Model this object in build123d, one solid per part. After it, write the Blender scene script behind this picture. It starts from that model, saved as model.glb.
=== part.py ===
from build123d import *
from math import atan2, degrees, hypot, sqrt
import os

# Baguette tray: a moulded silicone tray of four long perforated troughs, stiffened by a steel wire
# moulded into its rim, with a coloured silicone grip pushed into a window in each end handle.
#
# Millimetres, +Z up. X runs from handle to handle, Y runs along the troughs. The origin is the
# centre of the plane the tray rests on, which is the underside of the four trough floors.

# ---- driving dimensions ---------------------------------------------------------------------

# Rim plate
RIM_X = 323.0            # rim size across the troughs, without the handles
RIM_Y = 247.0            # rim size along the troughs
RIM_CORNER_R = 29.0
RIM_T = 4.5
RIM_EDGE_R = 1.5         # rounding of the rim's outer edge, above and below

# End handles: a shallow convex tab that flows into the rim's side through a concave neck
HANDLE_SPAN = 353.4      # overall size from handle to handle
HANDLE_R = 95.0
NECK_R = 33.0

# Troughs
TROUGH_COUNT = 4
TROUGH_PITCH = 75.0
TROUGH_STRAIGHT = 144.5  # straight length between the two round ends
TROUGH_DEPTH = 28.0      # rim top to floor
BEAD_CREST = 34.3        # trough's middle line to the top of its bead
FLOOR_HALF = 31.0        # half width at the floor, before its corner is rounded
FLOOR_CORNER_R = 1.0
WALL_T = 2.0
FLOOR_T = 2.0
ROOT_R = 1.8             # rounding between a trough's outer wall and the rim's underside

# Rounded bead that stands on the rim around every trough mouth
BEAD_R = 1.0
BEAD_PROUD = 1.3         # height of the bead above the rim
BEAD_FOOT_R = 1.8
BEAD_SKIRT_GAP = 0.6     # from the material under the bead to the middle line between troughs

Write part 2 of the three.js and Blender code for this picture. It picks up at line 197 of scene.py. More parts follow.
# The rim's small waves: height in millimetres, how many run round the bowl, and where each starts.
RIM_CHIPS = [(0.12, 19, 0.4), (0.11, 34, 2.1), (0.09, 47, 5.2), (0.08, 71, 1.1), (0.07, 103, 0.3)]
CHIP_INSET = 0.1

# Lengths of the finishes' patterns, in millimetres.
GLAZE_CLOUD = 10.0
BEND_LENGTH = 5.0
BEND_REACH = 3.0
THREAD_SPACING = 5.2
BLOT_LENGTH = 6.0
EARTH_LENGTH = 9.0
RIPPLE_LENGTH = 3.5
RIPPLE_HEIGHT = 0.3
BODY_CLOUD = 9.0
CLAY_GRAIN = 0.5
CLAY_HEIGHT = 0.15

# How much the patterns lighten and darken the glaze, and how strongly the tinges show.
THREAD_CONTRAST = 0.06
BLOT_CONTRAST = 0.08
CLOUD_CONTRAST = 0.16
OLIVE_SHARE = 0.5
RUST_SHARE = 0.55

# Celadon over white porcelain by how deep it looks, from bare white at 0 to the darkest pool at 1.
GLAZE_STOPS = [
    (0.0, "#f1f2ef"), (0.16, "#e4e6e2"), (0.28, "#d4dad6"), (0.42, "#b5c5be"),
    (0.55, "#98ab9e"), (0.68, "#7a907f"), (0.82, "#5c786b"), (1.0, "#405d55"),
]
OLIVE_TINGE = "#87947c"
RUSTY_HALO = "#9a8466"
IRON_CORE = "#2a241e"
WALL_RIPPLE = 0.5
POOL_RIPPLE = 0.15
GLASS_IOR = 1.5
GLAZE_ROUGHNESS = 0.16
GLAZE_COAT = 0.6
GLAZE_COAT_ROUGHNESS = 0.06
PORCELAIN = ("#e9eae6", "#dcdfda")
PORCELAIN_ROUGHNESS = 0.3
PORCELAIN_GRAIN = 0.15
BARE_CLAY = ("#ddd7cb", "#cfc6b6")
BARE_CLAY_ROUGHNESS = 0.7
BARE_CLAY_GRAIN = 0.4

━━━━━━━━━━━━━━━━

▸ **Short exercise**:
Print the whole listing again, exactly.

▸ **Complete answer**:
Model this object in build123d, one solid per part. After it, write the Blender scene script behind this picture. It starts from that model, saved as model.glb.
=== part.py ===
from build123d import *
from math import atan2, degrees, hypot, sqrt
import os

# Baguette tray: a moulded silicone tray of four long perforated troughs, stiffened by a steel wire
# moulded into its rim, with a coloured silicone grip pushed into a window in each end handle.
#
# Millimetres, +Z up. X runs from handle to handle, Y runs along the troughs. The origin is the
# centre of the plane the tray rests on, which is the underside of the four trough floors.

# ---- driving dimensions ---------------------------------------------------------------------

# Rim plate
RIM_X = 323.0            # rim size across the troughs, without the handles
RIM_Y = 247.0            # rim size along the troughs
RIM_CORNER_R = 29.0
RIM_T = 4.5
RIM_EDGE_R = 1.5         # rounding of the rim's outer edge, above and below

# End handles: a shallow convex tab that flows into the rim's side through a concave neck
HANDLE_SPAN = 353.4      # overall size from handle to handle
HANDLE_R = 95.0
NECK_R = 33.0

# Troughs
TROUGH_COUNT = 4
TROUGH_PITCH = 75.0
TROUGH_STRAIGHT = 144.5  # straight length between the two round ends
TROUGH_DEPTH = 28.0      # rim top to floor
BEAD_CREST = 34.3        # trough's middle line to the top of its bead
FLOOR_HALF = 31.0        # half width at the floor, before its corner is rounded
FLOOR_CORNER_R = 1.0
WALL_T = 2.0
FLOOR_T = 2.0
ROOT_R = 1.8             # rounding between a trough's outer wall and the rim's underside

# Rounded bead that stands on the rim around every trough mouth
BEAD_R = 1.0
BEAD_PROUD = 1.3         # height of the bead above the rim
BEAD_FOOT_R = 1.8
BEAD_SKIRT_GAP = 0.6     # from the material under the bead to the middle line between troughs

Write part 2 of the three.js and Blender code for this picture. It picks up at line 197 of scene.py. More parts follow.
# The rim's small waves: height in millimetres, how many run round the bowl, and where each starts.
RIM_CHIPS = [(0.12, 19, 0.4), (0.11, 34, 2.1), (0.09, 47, 5.2), (0.08, 71, 1.1), (0.07, 103, 0.3)]
CHIP_INSET = 0.1

# Lengths of the finishes' patterns, in millimetres.
GLAZE_CLOUD = 10.0
BEND_LENGTH = 5.0
BEND_REACH = 3.0
THREAD_SPACING = 5.2
BLOT_LENGTH = 6.0
EARTH_LENGTH = 9.0
RIPPLE_LENGTH = 3.5
RIPPLE_HEIGHT = 0.3
BODY_CLOUD = 9.0
CLAY_GRAIN = 0.5
CLAY_HEIGHT = 0.15

# How much the patterns lighten and darken the glaze, and how strongly the tinges show.
THREAD_CONTRAST = 0.06
BLOT_CONTRAST = 0.08
CLOUD_CONTRAST = 0.16
OLIVE_SHARE = 0.5
RUST_SHARE = 0.55

# Celadon over white porcelain by how deep it looks, from bare white at 0 to the darkest pool at 1.
GLAZE_STOPS = [
    (0.0, "#f1f2ef"), (0.16, "#e4e6e2"), (0.28, "#d4dad6"), (0.42, "#b5c5be"),
    (0.55, "#98ab9e"), (0.68, "#7a907f"), (0.82, "#5c786b"), (1.0, "#405d55"),
]
OLIVE_TINGE = "#87947c"
RUSTY_HALO = "#9a8466"
IRON_CORE = "#2a241e"
WALL_RIPPLE = 0.5
POOL_RIPPLE = 0.15
GLASS_IOR = 1.5
GLAZE_ROUGHNESS = 0.16
GLAZE_COAT = 0.6
GLAZE_COAT_ROUGHNESS = 0.06
PORCELAIN = ("#e9eae6", "#dcdfda")
PORCELAIN_ROUGHNESS = 0.3
PORCELAIN_GRAIN = 0.15
BARE_CLAY = ("#ddd7cb", "#cfc6b6")
BARE_CLAY_ROUGHNESS = 0.7
BARE_CLAY_GRAIN = 0.4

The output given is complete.